1998年8月16日

雨の千里浜 雨のち曇り時々晴れ。9時前出発。この年は雨が多く、富山は私が行く前に市内が冠水したほど。この日も出発したときは薄曇りだったが、10時過ぎ千里浜、なぎさハイウェイに入ったとたんに大雨。それでも果敢に砂浜のハイウェイを走る。道にはゴミの山! 数百メートル走ってやめた。
雨の千里浜の日本海 車窓から見る海岸も、ご覧のとおり窓伝う雨水に歪んでいる。
11時過ぎ北陸自動車道「まっとう車遊館」で昼食。
東尋坊 13時20分過ぎ、東尋坊。自殺の名所。うす曇りだが、人が多い。岩の上には人がスズナリ。想像よりスケールが小さい。万座毛の方が10倍大きい。でもなぜか気分がいい。不思議だ。
藤野厳九郎記念館 東尋坊のすぐ近くにある、藤野厳九郎記念館。
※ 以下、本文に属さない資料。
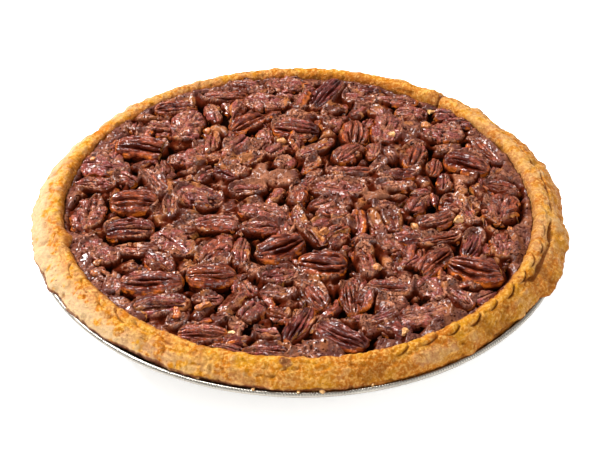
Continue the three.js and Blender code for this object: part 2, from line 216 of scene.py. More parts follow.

魯迅の『藤野先生』の藤野先生の家が、仙台から移築されて資料館になっている。なぜか誰もいない。係もいなく、玄関に南京錠がかかっていた。なんのこともない普通の昔の二階屋であったが、魯迅が忘れがたく思っていた人の家であることを思えば、国を超えた人間同士の交流に、感慨も深い。
越前水仙の里公園 越前海岸道路を走って、15時15分頃、越前水仙の里公園に。波しぶく海岸に静かな公園があった。
織田町剱神社本殿 越前岬を過ぎて織田町に。16時15分、信長の祖先が神官をしていたという剱神社に立ち寄る。お祭りらしく露店も5軒ほど出ている。だが町民は数人しかいない。町内は人がいないかのように静かだ。ほんとうに誰もいなくて、神社にいたのが全町民だったりして、・・・・
立て札 剱神社の外を流れる小川にあった立て札。「神罰を受けます」という但し書きが、なんとも可愛い。
越前陶芸村 16時30分前、越前陶芸村に。ほどよく雨もやんで、緑がきれい。そば猪口を買い、公園内の「点心庵」で天おろしそば。凝った天ぷらが付いて、そばも美味しい。
その後武生に抜けて、渋滞の中敦賀湾沿いへ。敦賀トンネルを抜けた峠から見た敦賀湾は、おだやかで絶景。渤海の使節が船を入れた昔を思わせる。
18時半過ぎにビジネスホテル山形に投宿。敦賀はなぜかラーメンが流行っていた。大通りのあちこちに軽自動車の屋台が並び、それぞれにそこそこの客がいた。敦賀駅前の「敦賀ラーメン」を食べる。まあまあそこそこの味。夜雷が鳴って雨が降った。


1998年8月17日

三方五湖 曇り時々晴れ。8時半前に出発。9時半頃三方五湖に。なかなかの絶景。
鯖街道を通って京都に。大原三千院の前を通り、そこでガソリン入れた。やはり言葉が優しい。カードでガソリン入れが、サインすると「あの有名なワタダマサルさんですか」と訊かれた。関西では有名なワタダマサルさんなんですねえ。イラストレーターでラジオにも出ている和多田優さんがいらっしゃる。大原では、冗句も優しい。店長さんの顔も優しかった。
それから京都市内をああでもないこおでもないと走って、京都南インターから高速へ。ひたすら広島へ戻ってきた。帰りはひたすら睡魔との戦いだった。(ああこわかった・・・・・)
【風景】
 風景とは、発見されてはじめて風景となるそうだ。まことに。
 私たちが物事を理解するということは、比較の対象が私たちの中にあるからで、ある風景を愛ずべきものとして見るというのは、その評価の基準が私たちの(記憶の)中にあるからだろう。基準を持たねば、それはただの岩山であり、松という植物であり、川という地上の溝にすぎない。
 風景には意味がある、とも言いかえうる。私たちはすべて、意味に感動する。
 その「意味」を、現代に暮らす私たちはどこからもってくるのだろう。芭蕉が、千年むかしから連綿とつづく美意識にその「意味」をおいていたのに対して、私たちは安上がりな情報誌のグラビア写真にしかその「意味」がないとしたら、その風景の「意味」は千年と紙一枚と、厚みの差は絶望的ではないか。
 千年の厚みの中に降りていき、もぐり込み、時間の堆積した匂いとともに陶酔するその醸成を、私たちは味わえない。明治の断絶はじつに「風景」にまで及んでいる。